Experimentally, shielded MPC has been validated in domains from fast-sampled automated vehicles, aggressive aerial robots, to hardware-in-the-loop simulations on computationally constrained robotic platforms. Across studies, shielded architectures consistently eliminate constraint violations or crashes where unshielded baselines, including naive penalties or deterministic hard constraints, fail (Alsterda et al., 2021, Yin et al., 2024, Yin et al., 2023, Geurts et al., 28 May 2025). Performance losses, when present, are modest and tunable via shield horizon and plan selection.
7. Interpretability, Design Flexibility, and Future Directions
An artifact of the shielded MPC structure is its transparency: separate contingency trajectories are available for human inspection, facilitating interpretability and regulatory validation (Alsterda et al., 2021). Unlike min–max or implicit-tube approaches, shielded plans yield explicit fallback behaviors and certified safe exit sets at all times.

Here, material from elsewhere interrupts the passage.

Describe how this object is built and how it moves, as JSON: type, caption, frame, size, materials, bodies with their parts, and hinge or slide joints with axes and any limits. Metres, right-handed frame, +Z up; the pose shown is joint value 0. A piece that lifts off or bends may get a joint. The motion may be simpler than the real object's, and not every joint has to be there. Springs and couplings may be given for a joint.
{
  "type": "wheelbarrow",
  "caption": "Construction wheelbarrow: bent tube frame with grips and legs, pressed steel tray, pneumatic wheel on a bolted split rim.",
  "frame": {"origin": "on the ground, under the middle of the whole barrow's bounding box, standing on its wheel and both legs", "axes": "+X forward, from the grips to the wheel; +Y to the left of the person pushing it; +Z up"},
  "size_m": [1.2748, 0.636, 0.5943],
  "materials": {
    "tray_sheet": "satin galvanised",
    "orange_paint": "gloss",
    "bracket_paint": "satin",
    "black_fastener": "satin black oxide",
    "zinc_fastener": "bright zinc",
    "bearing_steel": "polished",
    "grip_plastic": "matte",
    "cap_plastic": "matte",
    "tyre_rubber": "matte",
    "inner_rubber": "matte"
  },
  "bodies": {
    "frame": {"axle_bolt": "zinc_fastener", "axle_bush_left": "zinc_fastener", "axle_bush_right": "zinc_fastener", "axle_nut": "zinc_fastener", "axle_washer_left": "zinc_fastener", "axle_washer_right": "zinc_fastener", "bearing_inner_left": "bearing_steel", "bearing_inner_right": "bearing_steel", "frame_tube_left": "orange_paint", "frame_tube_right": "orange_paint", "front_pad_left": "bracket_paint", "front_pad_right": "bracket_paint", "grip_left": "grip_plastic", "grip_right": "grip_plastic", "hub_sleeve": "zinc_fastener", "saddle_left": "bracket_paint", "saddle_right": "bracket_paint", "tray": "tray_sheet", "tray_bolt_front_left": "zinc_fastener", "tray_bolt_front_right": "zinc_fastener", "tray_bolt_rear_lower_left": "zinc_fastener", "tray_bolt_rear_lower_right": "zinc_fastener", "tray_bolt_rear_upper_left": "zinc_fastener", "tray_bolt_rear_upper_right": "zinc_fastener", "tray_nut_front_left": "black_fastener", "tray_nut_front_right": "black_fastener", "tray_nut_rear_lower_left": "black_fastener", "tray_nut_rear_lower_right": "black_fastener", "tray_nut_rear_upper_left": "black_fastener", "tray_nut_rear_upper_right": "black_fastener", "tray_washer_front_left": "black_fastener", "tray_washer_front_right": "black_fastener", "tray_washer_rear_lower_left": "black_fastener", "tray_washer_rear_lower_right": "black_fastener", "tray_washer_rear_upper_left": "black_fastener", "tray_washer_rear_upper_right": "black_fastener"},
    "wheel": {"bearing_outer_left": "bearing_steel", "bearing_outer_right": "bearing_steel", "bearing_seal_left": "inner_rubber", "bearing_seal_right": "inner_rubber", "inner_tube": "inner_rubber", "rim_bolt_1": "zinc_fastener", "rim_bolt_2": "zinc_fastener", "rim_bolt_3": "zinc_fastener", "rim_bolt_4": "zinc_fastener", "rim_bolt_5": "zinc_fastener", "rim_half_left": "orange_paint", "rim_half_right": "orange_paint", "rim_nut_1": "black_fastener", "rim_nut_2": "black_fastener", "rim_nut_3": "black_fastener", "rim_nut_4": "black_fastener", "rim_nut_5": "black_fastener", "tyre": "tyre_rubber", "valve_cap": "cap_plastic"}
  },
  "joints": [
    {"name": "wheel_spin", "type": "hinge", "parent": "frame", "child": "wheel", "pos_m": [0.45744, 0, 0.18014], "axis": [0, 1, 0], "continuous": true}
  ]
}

A plausible implication is that as complexity and autonomy increase, shielded MPC—especially via modular contingency or barrier-based layers—will be an essential substrate for certification, runtime assurance, and real-time model adaptation. Open problems include integrating shielded architectures with neural policy learning, distributed and multi-agent safety, and formally quantifying adaptivity–conservatism trade-offs as shield tuning parameters evolve online.